Listed entries.
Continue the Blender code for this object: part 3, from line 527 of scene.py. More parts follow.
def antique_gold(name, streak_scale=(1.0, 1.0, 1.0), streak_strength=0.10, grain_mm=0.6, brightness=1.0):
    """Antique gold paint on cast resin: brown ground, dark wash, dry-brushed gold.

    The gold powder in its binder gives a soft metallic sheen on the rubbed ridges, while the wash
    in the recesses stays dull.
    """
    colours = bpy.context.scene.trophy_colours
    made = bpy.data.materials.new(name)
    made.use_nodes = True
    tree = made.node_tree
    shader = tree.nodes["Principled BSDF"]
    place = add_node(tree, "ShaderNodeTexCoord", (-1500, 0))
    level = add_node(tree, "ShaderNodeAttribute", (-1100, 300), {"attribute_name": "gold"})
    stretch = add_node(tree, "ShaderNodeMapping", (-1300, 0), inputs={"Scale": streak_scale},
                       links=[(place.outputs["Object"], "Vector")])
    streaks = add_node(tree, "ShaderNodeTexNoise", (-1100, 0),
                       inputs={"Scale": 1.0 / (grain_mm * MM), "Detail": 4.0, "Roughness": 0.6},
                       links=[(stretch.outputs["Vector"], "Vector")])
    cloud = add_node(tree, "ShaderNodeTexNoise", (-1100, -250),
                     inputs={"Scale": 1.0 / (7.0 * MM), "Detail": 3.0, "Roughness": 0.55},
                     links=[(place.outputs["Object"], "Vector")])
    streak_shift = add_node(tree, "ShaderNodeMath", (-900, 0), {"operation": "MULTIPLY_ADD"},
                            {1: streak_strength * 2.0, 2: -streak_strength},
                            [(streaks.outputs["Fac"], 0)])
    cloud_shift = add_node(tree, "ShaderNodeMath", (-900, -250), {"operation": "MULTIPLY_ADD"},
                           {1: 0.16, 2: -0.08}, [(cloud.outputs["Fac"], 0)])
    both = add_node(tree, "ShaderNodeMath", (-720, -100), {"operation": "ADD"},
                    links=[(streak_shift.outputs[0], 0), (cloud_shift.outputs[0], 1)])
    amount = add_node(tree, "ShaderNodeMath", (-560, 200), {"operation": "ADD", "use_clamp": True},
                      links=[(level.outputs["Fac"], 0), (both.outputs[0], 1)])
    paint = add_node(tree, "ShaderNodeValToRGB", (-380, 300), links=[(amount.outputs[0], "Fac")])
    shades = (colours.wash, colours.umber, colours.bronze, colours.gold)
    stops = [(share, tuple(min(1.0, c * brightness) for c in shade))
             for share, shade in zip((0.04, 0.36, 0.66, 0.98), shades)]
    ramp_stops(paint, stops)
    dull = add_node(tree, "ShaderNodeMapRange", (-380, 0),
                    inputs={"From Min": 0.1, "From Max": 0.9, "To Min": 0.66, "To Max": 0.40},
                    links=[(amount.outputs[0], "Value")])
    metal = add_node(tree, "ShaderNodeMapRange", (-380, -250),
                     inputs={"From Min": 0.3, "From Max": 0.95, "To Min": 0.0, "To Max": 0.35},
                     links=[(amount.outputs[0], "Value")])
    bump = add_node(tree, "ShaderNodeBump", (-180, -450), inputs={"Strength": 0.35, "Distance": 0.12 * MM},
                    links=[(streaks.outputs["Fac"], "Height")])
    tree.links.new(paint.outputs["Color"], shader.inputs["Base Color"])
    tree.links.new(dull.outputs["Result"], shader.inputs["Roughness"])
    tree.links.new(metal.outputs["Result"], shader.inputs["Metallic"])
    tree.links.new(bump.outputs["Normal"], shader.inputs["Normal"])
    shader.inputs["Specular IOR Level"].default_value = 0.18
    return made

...

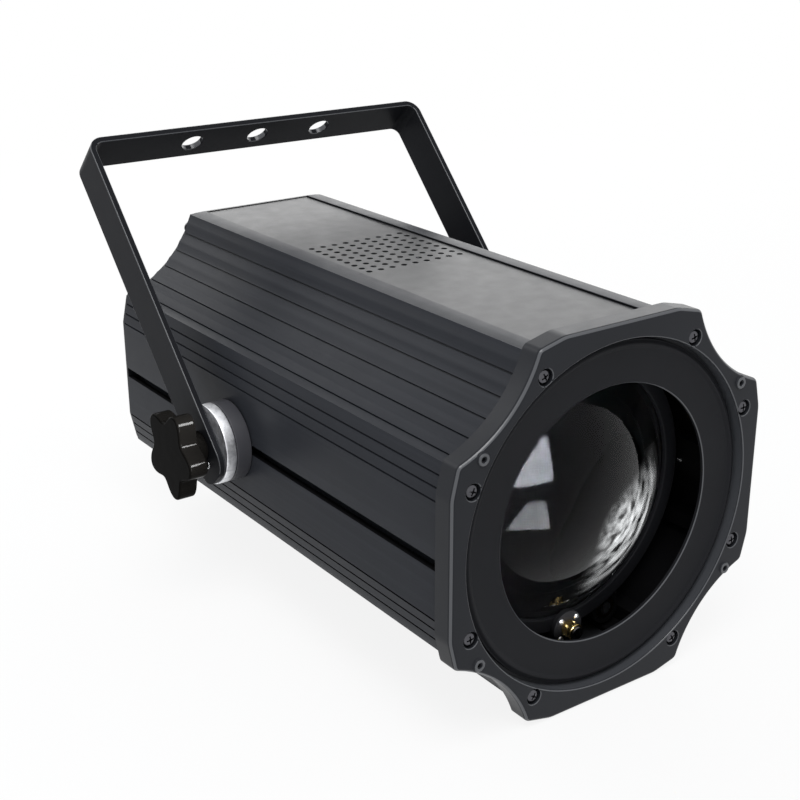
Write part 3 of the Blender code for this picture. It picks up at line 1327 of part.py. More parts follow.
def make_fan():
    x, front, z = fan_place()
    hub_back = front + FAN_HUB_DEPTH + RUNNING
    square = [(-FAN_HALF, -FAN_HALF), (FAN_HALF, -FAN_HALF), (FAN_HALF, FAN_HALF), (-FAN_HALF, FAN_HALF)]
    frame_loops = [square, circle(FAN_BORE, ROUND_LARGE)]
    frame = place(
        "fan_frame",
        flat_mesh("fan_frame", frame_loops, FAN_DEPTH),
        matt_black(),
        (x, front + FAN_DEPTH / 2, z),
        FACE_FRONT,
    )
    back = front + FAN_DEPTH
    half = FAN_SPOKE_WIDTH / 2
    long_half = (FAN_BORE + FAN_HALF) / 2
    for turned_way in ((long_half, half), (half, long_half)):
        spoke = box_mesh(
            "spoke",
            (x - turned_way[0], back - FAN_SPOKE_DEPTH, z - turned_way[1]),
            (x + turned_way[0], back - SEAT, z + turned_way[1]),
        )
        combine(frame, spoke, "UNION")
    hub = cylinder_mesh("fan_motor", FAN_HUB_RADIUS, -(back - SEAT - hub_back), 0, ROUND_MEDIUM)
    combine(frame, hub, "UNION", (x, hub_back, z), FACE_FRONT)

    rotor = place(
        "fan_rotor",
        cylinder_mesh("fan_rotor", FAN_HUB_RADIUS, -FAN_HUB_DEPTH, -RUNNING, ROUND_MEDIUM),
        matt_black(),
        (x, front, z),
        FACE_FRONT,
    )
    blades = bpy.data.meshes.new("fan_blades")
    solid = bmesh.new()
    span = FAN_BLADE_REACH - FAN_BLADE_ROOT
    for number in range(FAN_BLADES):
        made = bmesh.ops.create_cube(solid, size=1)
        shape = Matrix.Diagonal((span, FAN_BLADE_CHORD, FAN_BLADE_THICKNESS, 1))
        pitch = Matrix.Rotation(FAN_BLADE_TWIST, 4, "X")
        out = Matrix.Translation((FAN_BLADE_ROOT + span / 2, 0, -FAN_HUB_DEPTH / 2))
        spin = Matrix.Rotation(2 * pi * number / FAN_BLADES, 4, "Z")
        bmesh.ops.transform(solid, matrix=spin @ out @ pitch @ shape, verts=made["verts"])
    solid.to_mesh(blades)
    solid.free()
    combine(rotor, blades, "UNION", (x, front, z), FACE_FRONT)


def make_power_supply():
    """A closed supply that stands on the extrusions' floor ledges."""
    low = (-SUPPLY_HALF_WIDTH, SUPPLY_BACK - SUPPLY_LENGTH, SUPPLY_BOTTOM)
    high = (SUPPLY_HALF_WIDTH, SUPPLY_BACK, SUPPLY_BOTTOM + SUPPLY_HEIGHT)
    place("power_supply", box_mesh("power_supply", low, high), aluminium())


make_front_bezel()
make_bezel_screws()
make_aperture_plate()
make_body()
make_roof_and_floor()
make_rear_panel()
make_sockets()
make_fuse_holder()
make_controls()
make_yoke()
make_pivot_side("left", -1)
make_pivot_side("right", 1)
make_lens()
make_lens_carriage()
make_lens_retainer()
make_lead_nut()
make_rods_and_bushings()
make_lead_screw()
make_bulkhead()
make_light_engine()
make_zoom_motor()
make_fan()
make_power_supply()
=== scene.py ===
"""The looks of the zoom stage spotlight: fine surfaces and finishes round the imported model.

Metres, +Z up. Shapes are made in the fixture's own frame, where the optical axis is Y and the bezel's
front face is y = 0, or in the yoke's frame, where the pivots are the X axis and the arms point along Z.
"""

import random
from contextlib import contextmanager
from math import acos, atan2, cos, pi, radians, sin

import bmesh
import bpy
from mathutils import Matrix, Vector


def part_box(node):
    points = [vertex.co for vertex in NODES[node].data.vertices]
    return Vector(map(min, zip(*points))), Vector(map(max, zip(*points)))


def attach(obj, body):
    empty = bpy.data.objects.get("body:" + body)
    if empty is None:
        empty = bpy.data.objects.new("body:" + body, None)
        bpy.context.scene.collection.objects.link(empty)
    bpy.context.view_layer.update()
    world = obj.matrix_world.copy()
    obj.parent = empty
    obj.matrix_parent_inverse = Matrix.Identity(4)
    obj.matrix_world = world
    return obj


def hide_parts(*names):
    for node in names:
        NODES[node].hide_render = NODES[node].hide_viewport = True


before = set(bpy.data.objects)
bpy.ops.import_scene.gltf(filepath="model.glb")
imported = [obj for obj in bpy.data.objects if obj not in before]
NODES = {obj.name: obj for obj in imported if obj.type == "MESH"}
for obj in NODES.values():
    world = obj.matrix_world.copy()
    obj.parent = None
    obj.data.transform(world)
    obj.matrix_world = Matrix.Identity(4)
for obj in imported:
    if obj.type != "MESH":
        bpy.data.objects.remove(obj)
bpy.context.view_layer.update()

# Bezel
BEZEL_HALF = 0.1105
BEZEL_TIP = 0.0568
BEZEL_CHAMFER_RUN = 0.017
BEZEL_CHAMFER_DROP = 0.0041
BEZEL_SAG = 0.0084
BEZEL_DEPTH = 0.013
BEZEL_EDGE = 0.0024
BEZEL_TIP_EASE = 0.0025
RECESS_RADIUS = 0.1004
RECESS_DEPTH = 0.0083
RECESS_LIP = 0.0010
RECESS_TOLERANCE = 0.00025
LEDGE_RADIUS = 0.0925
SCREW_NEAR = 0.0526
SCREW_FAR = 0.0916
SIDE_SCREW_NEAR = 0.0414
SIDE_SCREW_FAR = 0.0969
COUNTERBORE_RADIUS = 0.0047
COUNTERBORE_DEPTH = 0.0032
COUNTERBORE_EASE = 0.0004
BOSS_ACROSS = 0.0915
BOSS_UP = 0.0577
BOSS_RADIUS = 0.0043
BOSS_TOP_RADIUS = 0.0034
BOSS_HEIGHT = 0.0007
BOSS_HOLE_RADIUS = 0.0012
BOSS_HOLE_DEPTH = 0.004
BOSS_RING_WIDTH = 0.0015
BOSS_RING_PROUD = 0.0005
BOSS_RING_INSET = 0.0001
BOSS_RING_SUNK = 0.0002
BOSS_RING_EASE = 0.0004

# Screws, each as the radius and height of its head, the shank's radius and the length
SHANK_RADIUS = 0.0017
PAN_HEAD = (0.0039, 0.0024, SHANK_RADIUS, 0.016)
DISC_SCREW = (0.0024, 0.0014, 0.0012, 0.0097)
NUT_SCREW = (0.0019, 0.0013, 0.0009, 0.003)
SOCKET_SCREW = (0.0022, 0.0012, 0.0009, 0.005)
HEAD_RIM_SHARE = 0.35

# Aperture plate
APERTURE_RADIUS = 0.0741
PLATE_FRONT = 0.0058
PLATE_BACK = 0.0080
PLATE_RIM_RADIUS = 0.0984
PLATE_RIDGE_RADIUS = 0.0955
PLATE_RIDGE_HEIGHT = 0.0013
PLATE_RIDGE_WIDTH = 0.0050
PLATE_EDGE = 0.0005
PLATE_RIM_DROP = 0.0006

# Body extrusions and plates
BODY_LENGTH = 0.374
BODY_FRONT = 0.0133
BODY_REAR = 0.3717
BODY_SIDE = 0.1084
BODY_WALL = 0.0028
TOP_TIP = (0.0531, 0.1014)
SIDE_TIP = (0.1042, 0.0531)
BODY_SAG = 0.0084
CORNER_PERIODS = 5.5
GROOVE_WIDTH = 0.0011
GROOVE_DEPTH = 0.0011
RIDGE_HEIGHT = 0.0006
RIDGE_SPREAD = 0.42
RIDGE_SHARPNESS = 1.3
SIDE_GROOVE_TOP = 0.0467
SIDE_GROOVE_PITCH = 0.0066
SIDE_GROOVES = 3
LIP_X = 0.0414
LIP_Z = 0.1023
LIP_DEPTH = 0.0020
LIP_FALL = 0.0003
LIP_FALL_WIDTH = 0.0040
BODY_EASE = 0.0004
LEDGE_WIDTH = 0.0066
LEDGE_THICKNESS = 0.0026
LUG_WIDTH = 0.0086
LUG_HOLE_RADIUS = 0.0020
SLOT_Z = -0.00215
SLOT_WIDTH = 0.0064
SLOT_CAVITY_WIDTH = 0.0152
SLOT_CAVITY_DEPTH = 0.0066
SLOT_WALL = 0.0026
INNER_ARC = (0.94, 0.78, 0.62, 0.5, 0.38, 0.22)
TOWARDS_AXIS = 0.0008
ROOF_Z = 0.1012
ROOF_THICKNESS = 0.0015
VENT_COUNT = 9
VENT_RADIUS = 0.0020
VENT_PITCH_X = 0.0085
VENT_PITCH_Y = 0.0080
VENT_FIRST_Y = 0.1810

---

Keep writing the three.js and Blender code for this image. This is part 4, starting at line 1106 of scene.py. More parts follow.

Given instruction. Write out exactly the lines running from the line containing "Continue the Blender" to the line containing "wash, dry-brushed gold.", with both of those lines included.

Exercise solution.
Continue the Blender code for this object: part 3, from line 527 of scene.py. More parts follow.
def antique_gold(name, streak_scale=(1.0, 1.0, 1.0), streak_strength=0.10, grain_mm=0.6, brightness=1.0):
    """Antique gold paint on cast resin: brown ground, dark wash, dry-brushed gold.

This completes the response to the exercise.